昨夏導入の朝夕2部制が拡大
8月6日、第107回全国高等学校野球選手権大会(以下、夏の甲子園)は“阪神甲子園球場”で大会2日目が行われた。昨年の大会で試験的に実施された朝夕2部制が、今大会はこの日から4日間導入されることに。
毎年激しさを増す暑さは、もはや対戦相手や組み合わせよりも勝つために克服しなければならない全国球児共通の“難敵”になっている。今年初めてとなった“午前の部”第1試合で対決するのは、鳥取城北(鳥取)と3年前の王者・仙台育英(宮城)の好カードとなった。

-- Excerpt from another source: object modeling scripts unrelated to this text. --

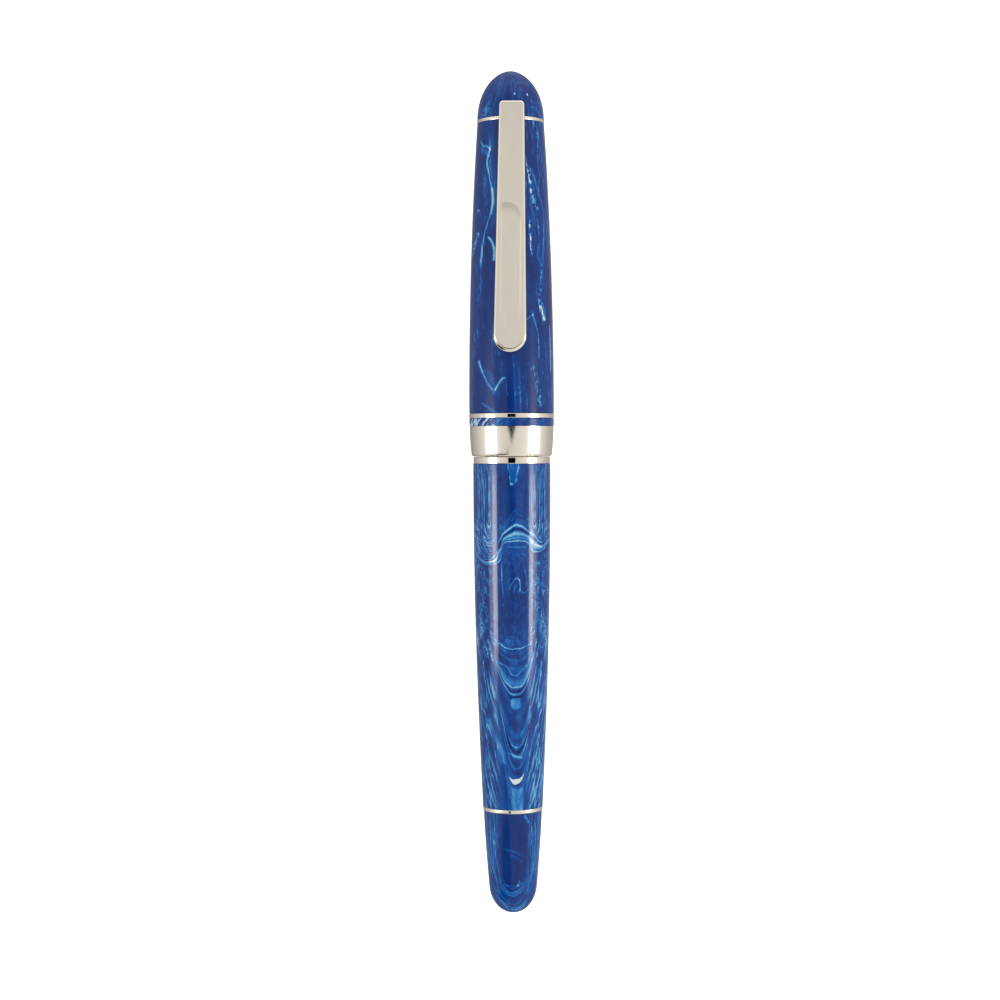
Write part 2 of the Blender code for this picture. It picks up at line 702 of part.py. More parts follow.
def make_piston(axis):
    """The rubber plunger with two wiping ribs, and its threaded rod."""
    rear = PISTON_FRONT_Y - PISTON_LENGTH
    groove = 0.35
    outline = [(0.0, PISTON_FRONT_Y), (PISTON_RADIUS - 0.8, PISTON_FRONT_Y), (PISTON_RADIUS, PISTON_FRONT_Y - 0.4)]
    outline += [
        (PISTON_RADIUS, PISTON_FRONT_Y - 1.1),
        (PISTON_RADIUS - groove, PISTON_FRONT_Y - 1.4),
        (PISTON_RADIUS - groove, rear + 1.1),
        (PISTON_RADIUS, rear + 0.8),
        (PISTON_RADIUS, rear),
        (0.0, rear),
    ]
    turned("piston_seal", outline, "rubber", axis, INNER_SIDES)
    top = rear - FIT
    outline = [(0.0, top), (ROD_RADIUS + 0.5, top), (ROD_RADIUS + 0.5, top - 0.8), (ROD_RADIUS, top - 0.8),
               (ROD_RADIUS, ROD_END_Y + 0.3), (ROD_RADIUS - 0.3, ROD_END_Y), (0.0, ROD_END_Y)]
    turned("piston_rod", outline, "black_plastic", axis, INNER_SIDES)


# ---------------------------------------------------------------- assembly

def add_empty(name, location):
    empty = bpy.data.objects.new(name, None)
    PEN.objects.link(empty)
    empty.location = location
    return empty


def build_pen():
    axis = add_empty("pen_axis", (0.0, 0.0, AXIS_HEIGHT * MM))
    axis.rotation_euler = (-math.pi / 2, 0.0, 0.0)
    turn = add_empty("pen_turn", (0.0, 0.0, 0.0))
    turn.parent = axis
    turn.rotation_euler = (0.0, 0.0, math.pi / ROUND_SIDES)
    pivot = add_empty("clip_pivot", (0.0, CLIP_RING_Y * MM, (AXIS_HEIGHT + CLIP_PIVOT_HEIGHT) * MM))
    make_cap_body(turn)
    make_cap_rings(turn)
    make_finial(turn)
    make_clip_ring(axis)
    make_inner_cap(turn)
    make_clip(pivot)
    make_section(turn)
    make_nib_housing(turn)
    make_feed(turn)
    make_nib(axis)
    make_barrel(turn)
    make_barrel_bush(turn)
    make_barrel_end(turn)
    make_converter_tube(turn)
    make_converter_sleeve(turn)
    make_converter_drive(turn)
    make_piston(turn)
    bpy.context.view_layer.update()


clear_scene()
PEN = new_collection("fountain_pen")
CUTTERS = new_collection("cutters")
build_pen()
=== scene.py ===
"""Looks of a capped fountain pen of marbled blue resin with polished warm-silver trim.

The pen's axis runs along Y, the cap end towards +Y, at AXIS above the table.
Sizes are in millimetres. A turned outline is a list of (radius, y) points about the pen's axis.
Angles about the axis are in radians from straight up, positive towards +X.
"""

import json
import math
from functools import partialmethod

import bmesh
import bpy
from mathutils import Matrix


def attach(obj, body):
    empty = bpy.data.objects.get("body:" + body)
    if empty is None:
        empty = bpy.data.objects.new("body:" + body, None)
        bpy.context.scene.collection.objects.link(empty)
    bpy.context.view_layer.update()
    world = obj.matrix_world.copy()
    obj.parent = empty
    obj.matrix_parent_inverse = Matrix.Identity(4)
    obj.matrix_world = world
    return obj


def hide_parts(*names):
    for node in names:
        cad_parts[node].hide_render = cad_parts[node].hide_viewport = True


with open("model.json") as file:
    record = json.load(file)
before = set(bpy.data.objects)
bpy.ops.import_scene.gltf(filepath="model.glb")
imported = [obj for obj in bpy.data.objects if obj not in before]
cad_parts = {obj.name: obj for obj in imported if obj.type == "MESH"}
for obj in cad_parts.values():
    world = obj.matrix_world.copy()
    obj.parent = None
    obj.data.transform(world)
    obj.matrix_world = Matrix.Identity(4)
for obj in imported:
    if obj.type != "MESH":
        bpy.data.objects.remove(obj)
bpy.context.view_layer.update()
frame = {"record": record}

MM = 0.001
AXIS = 7.026
SIDES = 192
SHARP = math.radians(38)

# Places along the pen, in y
TIP_Y = 69.75
TAIL_Y = -69.75
DOME_BASE = 61.52
CLIP_RING_Y = 60.95
CAP_BODY_Y = 12.95
TRIM_TOP = 12.93
TRIM_LOW = 12.17
SPACER_LOW = 10.85
BAND_TOP = 10.83
CAP_LIP = 5.87
LINER_MOUTH = 35.6
LINER_END = 58.6
BARREL_RING_FRONT = 5.8
BARREL_RING_REAR = 4.66
BARREL_END = -52.02
END_RING_REAR = -52.65

# Radii
CAP_RADIUS = 7.04
CAP_TOP_RADIUS = 5.54
CAP_SWELL = 2.1
TENON_RADIUS = 6.15
CAP_BORE = 5.75
LINER_BORE = 4.75
STUD_BORE = 1.9
BARREL_RADIUS = 6.41
BARREL_END_RADIUS = 4.95

# Clip
CLIP_TOP = 63.7
CLIP_LOW = 22.75
CLIP_TOP_HALF = 2.04
CLIP_LOW_HALF = 2.66
CLIP_CORNER = 0.65
CLIP_TOP_FACE = 7.5
CLIP_LOW_FACE = 9.0
CLIP_THICK = 1.2
CLIP_EDGE = 0.36
CLIP_LOW_EDGE = 0.62             # the edge's round is wider at the low end
CLIP_LEAN = 0.011                # the bar stands a little askew on its leg
CLIP_SIDE = 0.6                  # width of the finely divided strip at each side of the bar

# Threads: how far each moves in a turn, and its pitch
CAP_LEAD = 3.0                   # three starts, 1 mm apart
BARREL_PITCH = 1.25
ROD_LEAD = 2.5                   # two starts
ROD_PITCH = 1.25

# Nib and feed
NIB_REAR = 24.0
NIB_SHOULDER = 39.5
NIB_LENGTH = 31.3
NIB_ROLL = 2.5                   # inner radius of the rolled sheet
NIB_THICK = 0.3
TAPER_START = 37.5
FEED_RADIUS = 2.35
FEED_TAPER = 0.0815

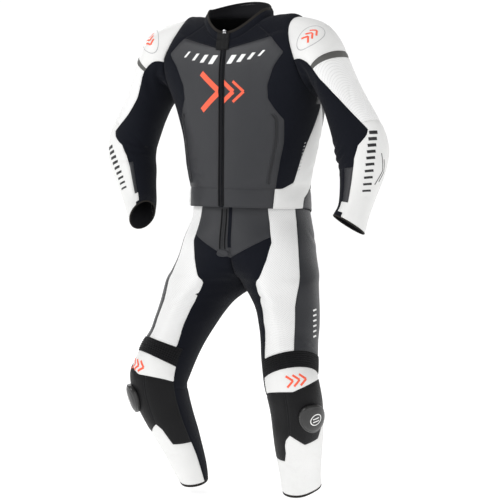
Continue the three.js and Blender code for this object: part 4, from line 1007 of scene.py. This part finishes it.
HARD_COLUMNS = ("name", "colour", "roughness", "scale", "strength", "metallic", "coat")
HARD = {
    "tape": ("reflective_tape", (0.085, 0.085, 0.08), 0.5, 2600.0, 0.5, 0.1, 0.0),
    "plastic": ("slider_plastic", (0.013, 0.013, 0.013), 0.38, 900.0, 0.3, 0.0, 0.15),
    "metal": ("zip_metal", (0.46, 0.46, 0.47), 0.3, 700.0, 0.15, 1.0, 0.0),
    "teeth": ("zip_teeth", (0.012, 0.012, 0.013), 0.45, 900.0, 0.2, 0.2, 0.0),
    "print_white": ("print_white", (0.82, 0.82, 0.81), 0.45, 500.0, 0.08, 0.0, 0.0),
    "print_red": ("print_red", (0.90, 0.115, 0.05), 0.42, 500.0, 0.08, 0.0, 0.0),
    "print_black": ("print_black", (0.008, 0.008, 0.009), 0.45, 500.0, 0.08, 0.0, 0.0),
    "print_grey": ("print_grey", (0.42, 0.42, 0.43), 0.5, 500.0, 0.08, 0.0, 0.0),
}
MATERIALS = {key: leather(name, colour, **rest) for key, (name, colour, rest) in LEATHERS.items()}
MATERIALS.update({key: stretch(name, colour, **rest) for key, (name, colour, rest) in CLOTHS.items()})
MATERIALS.update({key: speckled(**dict(zip(HARD_COLUMNS, values))) for key, values in HARD.items()})


def dress(made, finish, nodes=(), body="suit", lined=False):
    """Gives a piece its materials, the body it rides on and the nodes it stands for."""
    for name in (finish, "lining") if lined else (finish,):
        made.data.materials.append(MATERIALS[name])
    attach(made, body)
    if nodes:
        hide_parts(*nodes)
    return made


# A cut fills at least this share of its box, and at most this one
FILLS = {"least": 0.32, "most": 0.99}
NARROWEST = 0.012


def cut_size(spans, area):
    """The cut's width and length, and its area: a slanting cut's box is drawn in to fit it."""
    width, length = np.maximum(spans, NARROWEST)
    length = np.clip(length, area / (FILLS["most"] * width), area / (FILLS["least"] * width))
    size = (round(float(width), 3), round(float(length), 3))
    return size, float(min(area, round(width, 3) * round(length, 3)))


for garment, parts in ((jacket, ("torso", "sleeve")), (trousers, ("leg",))):
    garment.relief = form_relief(garment) + crease_relief(garment, parts)
collar_rows = (jacket.place[:, ROW] > TORSO_ROW["neck"]) & (np.abs(jacket.position[:, X]) < COLLAR_HALF)
jacket.wall = np.where(collar_rows, COLLAR_WALL, WALL)
trousers.wall = np.full(len(trousers.position), WALL)
ribs = np.isin(np.arange(len(trousers.position)), trousers.corner[trousers.name // 2 == CODE["knee_ribs"]])
trousers.relief += np.where(ribs, rib_relief(trousers), 0)

for garment in (jacket, trousers):
    for code in np.unique(garment.name):
        piece = PIECES[code // 2]
        node = piece if piece in ONE_PIECE else f"{piece}_{SIDES[code % 2]}"
        wall = COLLAR_WALL if piece.startswith("collar") else WALL
        made, spans, area = shell_piece(garment, f"suit_{node}", code, garment.relief, wall)
        dress(made, FINISH[piece], [node], lined=True)
        size, area = cut_size(spans, area)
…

午前の部、午後の部の2部制を告げる大会2日目のボード-Journal-ONE撮影
8時試合開始に先立ち、阪神甲子園球場の目の前にある阪神電鉄・甲子園駅に降り立ったのが朝の7時。既に球場周りには多くのファンが詰めかけ、本日の対戦ボードの前などで記念撮影を行っているが、既に暑さで額ににじむ汗を拭きながら調べると、この時点での気温は31℃に達していた、
昨年、初めての開催となった午前の部(花咲徳栄-新潟産業大付属)を取材したJournal-ONE編集部。その観戦記でも紹介したが、やはりこの時期の朝は暑く日射しも強い。スタジアムに入ると、一塁側の銀傘のおかげでかろうじて内野の半分が日陰になっていた。

朝7時過ぎの甲子園は内野半分が日陰だった-Journal-ONE撮影
仙台育英のシートノックが始まると、優勝監督インタビューの「青春って、すごく密なので」が流行語大賞特別賞にもなった須江航監督が大粒の汗をかきながらノックをするホームベース付近に向かって徐々に日が差してくるのが分かる。

日陰が残るホーム付近からノックを打つ須江航監督(仙台育英)
涼しげな風を受けての投手戦
朝の甲子園は、バックスクリーンからホームに緩やかに風が吹く。昨日の史上初ナイターとなった開幕戦では、ライト方向からレフトへいわゆる”浜風”が強く吹き付けていたが、朝の甲子園は観戦する私たちに心地よい。
まだ日陰の恩恵を受けるバックネットの観客席とは異なり、すでに太陽が照りつけるグラウンドでは、好投手同士の熱投が繰り広げられた。
先ず守りについた鳥取城北のマウンドには、スラリとした体躯のエース・田中勇飛(3年)が立つ。スリークォーターから投じられる速球は、常時140㌔を越える。

常時140㌔台半ばの速球を投げ込んだ田中(鳥取城北)-Journal-ONE撮影
その好投手・田中を初回、いきなり仙台育英の1番・田山纏(2年)がレフトボール際に大きな飛球を流し打った。まだ応援のエンジンが掛かっていないスタンドの観客は、声を失い打球の行方を見守ると、フェンスに直撃して跳ね返る白球を見て一気に歓声をあげる。この二塁打を放った田山を犠打で三塁に進めると、U-15侍ジャパンにも選ばれた土屋璃空(3年)が打席に入った。
しかし、このピンチにギアを入れた田中は土屋を外角一杯の145㌔の速球で見逃し三振に切って取ると、この日18歳の誕生日を迎えた4番・川尻結大(3年)も落ちるボールで三振を奪い無失点で切り抜ける。
対する仙台育英のエース・吉川陽大(3年)も140㌔前半の速球に鋭く落ちるようなスライダー、縦に大きく割れるドロップと緩急自在の投球を見せる。初回、2番・赤松響(3年)に安打を許したが、後続をこのコンビネーションで抑えて無失点で立ち上がった。
その後、やや球速を落として変化球主体で無失点に抑える鳥取城北・田中、多彩な変化球で鳥取城北打線の芯を外す投球を見せる仙台育英・吉川の投げ合いでゼロ行進が続く展開に。

速球と変化球のコンビネーションが抜群の吉川(仙台育英)-Journal-ONE撮影
観客席にも差し込む夏の日射し
序盤の投手戦を40分で終えたこの試合。いよいよバックネット席前列まで日が差し込むと、尋常でない暑さであることに気付く。既にこの環境に選手たち、アルプススタンドの応援団の皆さんがさらされているのかと思うと、朝の甲子園もしっかりとした暑さ対策が必要だと痛感する。